A Circular‑Economy Design That Visitors Can See
The I‑Cool hubs themselves tell a story of sustainability that aligns with Iloilo's ASEAN Clean Tourist City credentials. Each unit is a repurposed container van from previous city projects, fitted with solar panels generating one kilowatt of power. Chairs and tables are fabricated from recycled plastic waste, while flooring was salvaged from earlier municipal uses. General Services Office head Neil Ravena described them as possibly the country's first circular‑economy cooling hubs. When the heat season ends, the units will convert into rain shelters with water collection systems.
For the eco‑conscious traveler, these visible sustainability features reinforce the city's green brand. The hubs sit along two of Iloilo's busiest corridors—Diversion Road in Mandurriao and General Luna Street in City Proper—placing them directly on tourist routes. A visitor walking from a hotel in the Iloilo Business Park to the Terminal Market can stop at the Mandurriao hub, drink free water, and continue refreshed.
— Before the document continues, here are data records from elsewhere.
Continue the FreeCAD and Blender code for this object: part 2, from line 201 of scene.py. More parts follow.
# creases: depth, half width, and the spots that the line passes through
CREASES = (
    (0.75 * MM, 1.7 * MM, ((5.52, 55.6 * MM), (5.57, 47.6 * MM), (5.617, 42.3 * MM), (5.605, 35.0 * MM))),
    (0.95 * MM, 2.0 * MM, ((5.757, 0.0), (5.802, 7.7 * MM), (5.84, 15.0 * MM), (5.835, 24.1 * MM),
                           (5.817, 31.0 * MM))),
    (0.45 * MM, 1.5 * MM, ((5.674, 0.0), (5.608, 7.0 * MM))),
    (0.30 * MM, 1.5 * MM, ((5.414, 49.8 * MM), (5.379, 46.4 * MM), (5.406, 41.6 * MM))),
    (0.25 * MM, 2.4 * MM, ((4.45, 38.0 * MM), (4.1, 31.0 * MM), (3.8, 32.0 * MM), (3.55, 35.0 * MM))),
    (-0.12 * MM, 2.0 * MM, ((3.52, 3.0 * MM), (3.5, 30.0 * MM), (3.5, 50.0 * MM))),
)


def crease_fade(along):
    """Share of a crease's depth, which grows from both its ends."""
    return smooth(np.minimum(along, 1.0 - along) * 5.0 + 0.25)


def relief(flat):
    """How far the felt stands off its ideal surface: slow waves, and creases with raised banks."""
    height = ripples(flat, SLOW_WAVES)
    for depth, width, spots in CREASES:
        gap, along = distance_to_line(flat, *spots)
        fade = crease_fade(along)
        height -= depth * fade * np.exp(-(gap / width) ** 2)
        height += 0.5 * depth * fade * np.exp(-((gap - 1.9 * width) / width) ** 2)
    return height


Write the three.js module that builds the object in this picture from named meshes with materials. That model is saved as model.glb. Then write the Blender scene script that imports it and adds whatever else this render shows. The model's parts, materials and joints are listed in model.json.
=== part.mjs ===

The third hub at Plazoleta Gay extends coverage to the downtown heritage zone. Private companies have already committed to installing additional I‑Cool stations outside their establishments, signaling that the network will expand.
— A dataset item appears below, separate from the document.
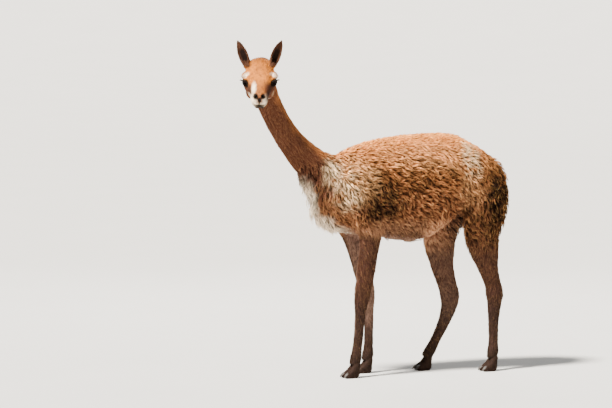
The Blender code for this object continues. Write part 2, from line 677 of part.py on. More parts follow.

A Destination That Plans for Your Comfort
Iloilo's cooling hubs are part of a broader tourism infrastructure strategy that includes the recently launched Living Heritage Museum Tour, the ILOMOCA‑hosted Omocha Japanese toy exhibition, and the upcoming 12th Iloilo Bike Festival in June. The city's convention center hosted over 150 MICE events in 2025 and entered 2026 fully booked with a year‑long waitlist. For event organizers and delegates, the knowledge that Iloilo provides public cooling infrastructure addresses a practical concern that few other Philippine cities have tackled.
The cooling hubs also complement the city's growing hotel inventory, which now includes Megaworld's 405‑room Belmont Hotel Iloilo. A tourist who returns to their hotel overheated is a tourist who may shorten their stay. One who finds a free, air‑conditioned rest stop along their walking route is one who stays longer, spends more, and returns. Iloilo's cooling hubs, modest as they are, represent a city government that has thought through the visitor experience from pavement to planning table—and decided that heat will not be the reason anyone cuts their trip short.